__WRITTEN EXERCISE__
Establish how many lines in the material include the string "This" and report it as a lone number.

━━━ EXCERPTED DATA

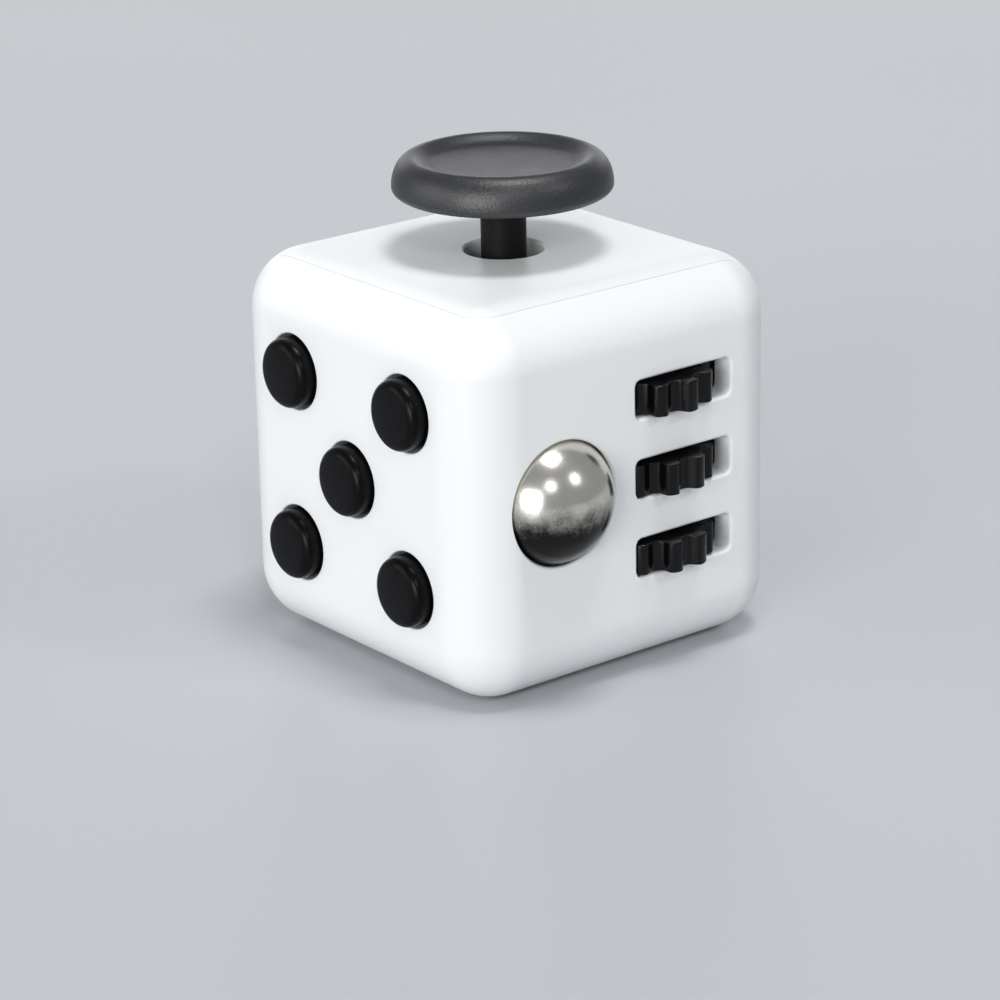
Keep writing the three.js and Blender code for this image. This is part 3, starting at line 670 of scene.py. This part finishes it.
class FidgetFrontShell(bpy.types.Operator):
    """Mould the front half: the button, roller and worry-dish faces"""
    bl_idname = "fidget.front_shell"
    bl_label = "Front Shell"

    def execute(self, context):
        scene = context.scene
        casing, buttons, roll, back = (scene.fidget_casing, scene.fidget_buttons,
                                       scene.fidget_roll, scene.fidget_back)
        wall, rim = mm(casing.wall), mm(casing.rim)
        shell = rounded_cube("front_casing", 0, casing, 16)
        carve(shell, "DIFFERENCE", rounded_cube("hollow", wall, casing, 8),
              rear_space(casing, mm(casing.seam_gap)))
        lip_side_gap, lip_end_gap = 0.1, 0.15
        ledge = rounded_cube("ledge", wall / 2 - lip_side_gap, casing, 8)
        carve(ledge, "INTERSECT", rear_space(casing, mm(casing.lip) + lip_end_gap))
        carve(shell, "DIFFERENCE", ledge)
        # The wall stays thick behind the dish: an oval bulge on its inside.
        bulge_size, bulge_sunk = (12.5, 9, 3.2, 1), 0.6
        bulge = turned("bulge", [(math.cos(a), math.sin(a)) for a in
                                 [math.pi * (i / 24 - 0.5) for i in range(25)]], 64,
                       at("breathe", w=-bulge_sunk) @ Matrix.Diagonal(bulge_size))
        carve(bulge, "INTERSECT", rounded_cube("inside", wall - 0.2, casing, 8))
        carve(shell, "UNION", bulge)
        ease(shell, 0.1)
        cutters = [flared_bore("bore", mm(buttons.hole) - 0.04, wall + 1, rim * 0.6,
                               at("click", spot.x, spot.y)) for spot in BUTTON_SPOTS]
        cutters.append(ball_seat(roll))
        for spot in GEAR_SPOTS:
            middle = spot.y + mm(roll.slot_rise)
            place = at("roll", spot.x, middle, spot.z) @ LIE_ALONG_V
            high = mm(roll.slot_height) / 2
            cutters += [flared_slot(roll, middle), drum("sweep", mm(roll.relief), -high, high, place)]
        cutters.append(dish_cutter(back))
        carve(shell, "DIFFERENCE", *cutters)
        smooth(shell)
        finish_piece(shell, "casing", moulded_white(casing.skin), "white_shell", "front_shell")
        return {"FINISHED"}


class FidgetRearShell(bpy.types.Operator):
    """Mould the rear half: the stick, rocker and dial faces"""
    bl_idname = "fidget.rear_shell"
    bl_label = "Rear Shell"

    def execute(self, context):
        scene = context.scene
        casing, stick, back = scene.fidget_casing, scene.fidget_stick, scene.fidget_back
        wall, rim = mm(casing.wall), mm(casing.rim)
        shell = rounded_cube("rear_casing", 0, casing, 16)
        carve(shell, "DIFFERENCE", rounded_cube("hollow", wall, casing, 8))
        carve(shell, "INTERSECT", rear_space(casing, 0))
        lip = rounded_cube("lip", wall / 2, casing, 8)
        carve(lip, "DIFFERENCE", rounded_cube("hollow", wall, casing, 8))
        carve(lip, "INTERSECT", rear_space(casing, mm(casing.lip)))
        carve(shell, "UNION", lip)
        low, high = node_box("rocker")
        reach = (high.x - low.x) / 2 + mm(back.rocker_gap)
        sweep = ROCKER_RADIUS + mm(back.rocker_gap)
        carve(shell, "DIFFERENCE",
              drum("rocker opening", sweep, -reach, reach, at("flip", w=ROCKER_SPOT.z) @ LIE_ALONG_U, 128))
        ease(shell, 0.1)
        dial_low, dial_high = node_box("dial")
        dial_radius = (dial_high.z - dial_low.z) / 2
        recess, shaft_hole = mm(back.dial_recess), 2.3
        seat_round = 0.2
        mouth = dial_radius + 0.35 + rim
        seat = [(0, -recess), *arc(dial_radius + 0.15, -recess + seat_round, seat_round, -90, 0, 3),
                *arc(mouth, -rim, rim, 180, 90, 5), (mouth, 1), (0, 1)]
        carve(shell, "DIFFERENCE",
              flared_bore("stem hole", mm(stick.hole) - 0.06, wall + 1, rim, at("glide")),
              turned("dial seat", seat, 160, at("spin")),
              drum("shaft hole", shaft_hole, -wall - 1, 0.5, at("spin")))
        smooth(shell)
        finish_piece(shell, "casing", moulded_white(casing.skin), "white_shell", "rear_shell")
        return {"FINISHED"}


# ---------------------------------------------------------------- toys

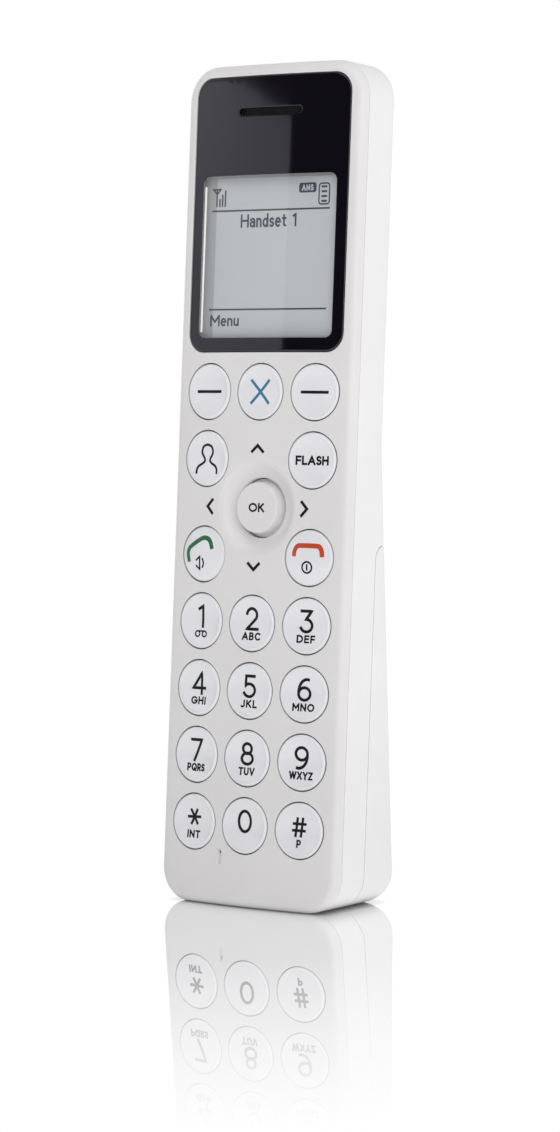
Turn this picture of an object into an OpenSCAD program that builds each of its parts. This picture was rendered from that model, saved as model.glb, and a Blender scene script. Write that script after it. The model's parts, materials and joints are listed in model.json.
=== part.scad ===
// Cordless telephone handset that stands upright on its own foot.
// The pieces are drawn in the handset's own axes: X to the right, Y from the front face towards the back,
// Z up the long axis, with the front of the foot at the origin. stand() then leans them back as they stand.

/* [Body] */
// Width across the sides
body_w = 43.4; // [42:0.1:48]
// Length along the long axis
body_h = 166.5; // [165:0.5:175]
// Corner radius of the outline seen from the front
corner_r = 7; // [5:0.5:9]
// Radius of the gentle curve across the front face
front_curve_r = 170; // [150:10:300]
// Round between the front face and the sides
front_edge_r = 2; // [1.9:0.05:2.1]
// Radius of the curve across the back
back_curve_r = 80; // [70:5:120]
// Round between the back and the sides
back_edge_r = 4; // [3:0.5:5]
// Thickness from front to back at the top
top_depth = 16.25; // [16:0.25:20]
// Thickness from front to back at the foot
foot_depth = 26.2; // [26:0.2:30]
// Slope of the back over the battery, in degrees
back_slope = 6; // [5:0.5:7]
// How far the handset leans back when it stands, in degrees
lean = 4.53; // [3:0.01:6]
// Thickness of the front wall
front_wall = 2; // [1.8:0.1:2.2]
// Thickness of the side, end and back walls
wall = 1.7; // [1.5:0.1:2]

/* [Seams] */
// Depth of the seam between the front and rear housings
front_seam_y = 3.43; // [3.4:0.01:3.6]
// Depth of the seam along the battery cover's sides
cover_seam_y = 10.75; // [10:0.25:11.5]
// Height of the battery cover's top edge
cover_top_z = 72.5; // [71:0.5:75]
// Gap round the battery cover
cover_gap = 0.2; // [0.1:0.05:0.3]
// Thickness of the battery cover
cover_wall = 1.5; // [1.2:0.1:1.6]

/* [Keys] */
// Distance between key columns
column_pitch = 13; // [12.8:0.1:13.2]
// Distance between key rows
row_pitch = 13.3; // [13:0.1:13.4]
// Height of the lowest key row
first_row_z = 16.22; // [16:0.1:17]
// Distance between the talk row and the contacts row, round the navigation dish
nav_gap = 19; // [18.5:0.1:20]
// Radius of a key cap
key_r = 5.48; // [5.3:0.02:5.5]
// Radius of a key hole
key_hole_r = 5.7; // [5.65:0.05:5.8]
// How far a key goes in
key_travel = 0.7; // [0.4:0.1:0.7]
// Radius of the hollow in a key's face
key_dish_r = 34; // [28:1:60]
// Radius of the dome on the talk and end keys
key_dome_r = 33; // [30:1:60]

/* [Navigation] */
// Radius of the dish round the OK key
dish_r = 9.17; // [9:0.1:9.5]
// Depth of the dish at the well
dish_depth = 1.95; // [1.5:0.05:2]
// Radius of the well
well_r = 5.93; // [5.9:0.01:6.1]
// Radius of the OK key's skirt
ok_r = 5.39; // [5.2:0.01:5.4]

/* [Display] */
// Width of the black window
window_w = 37.86; // [36:0.1:38]
// Height of the black window
window_h = 54.4; // [53:0.1:55]
// Height of the window's lower edge
window_z = 109.6; // [109:0.1:110]
// Corner radius of the window
window_r = 3.8; // [3:0.1:5]
// Thickness of the window
window_t = 0.8; // [0.6:0.1:0.9]
// Width of the display opening
lcd_w = 32.75; // [31:0.05:33]
// Height of the display opening
lcd_h = 32.1; // [31:0.05:33]
// Height of the display's middle
lcd_z = 128.42; // [128:0.1:129]

/* [Battery] */
// Diameter of an AAA cell
cell_d = 10.4; // [10:0.1:10.5]
// Length of an AAA cell with its button
cell_l = 44.5; // [44:0.1:44.5]

/* [Hidden] */
$fn = 48;

half_w = body_w / 2;
foot_front_r = 2.6;
foot_back_r = 5;
far = 80;
// Centres of the rounds at the front of the foot, the back of the foot and the back of the top end
toe = [foot_front_r, foot_front_r / cos(lean) + foot_front_r * tan(lean)];
heel_y = (foot_depth - foot_back_r / cos(back_slope) - tan(back_slope) * foot_back_r / cos(lean))
    / (1 + tan(back_slope) * tan(lean));
heel = [heel_y, tan(lean) * heel_y + foot_back_r / cos(lean)];
crown = [top_depth - back_edge_r, body_h - back_edge_r];
// How far back a point of the side view is, as the handset stands
function standing_y(p) = p[0] * cos(lean) + p[1] * sin(lean);
// The middle of the handset's depth as it stands, which is the origin
stand_y = (standing_y(toe) - foot_front_r + standing_y(crown) + back_edge_r) / 2;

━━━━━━

__WRITTEN REPLY__
2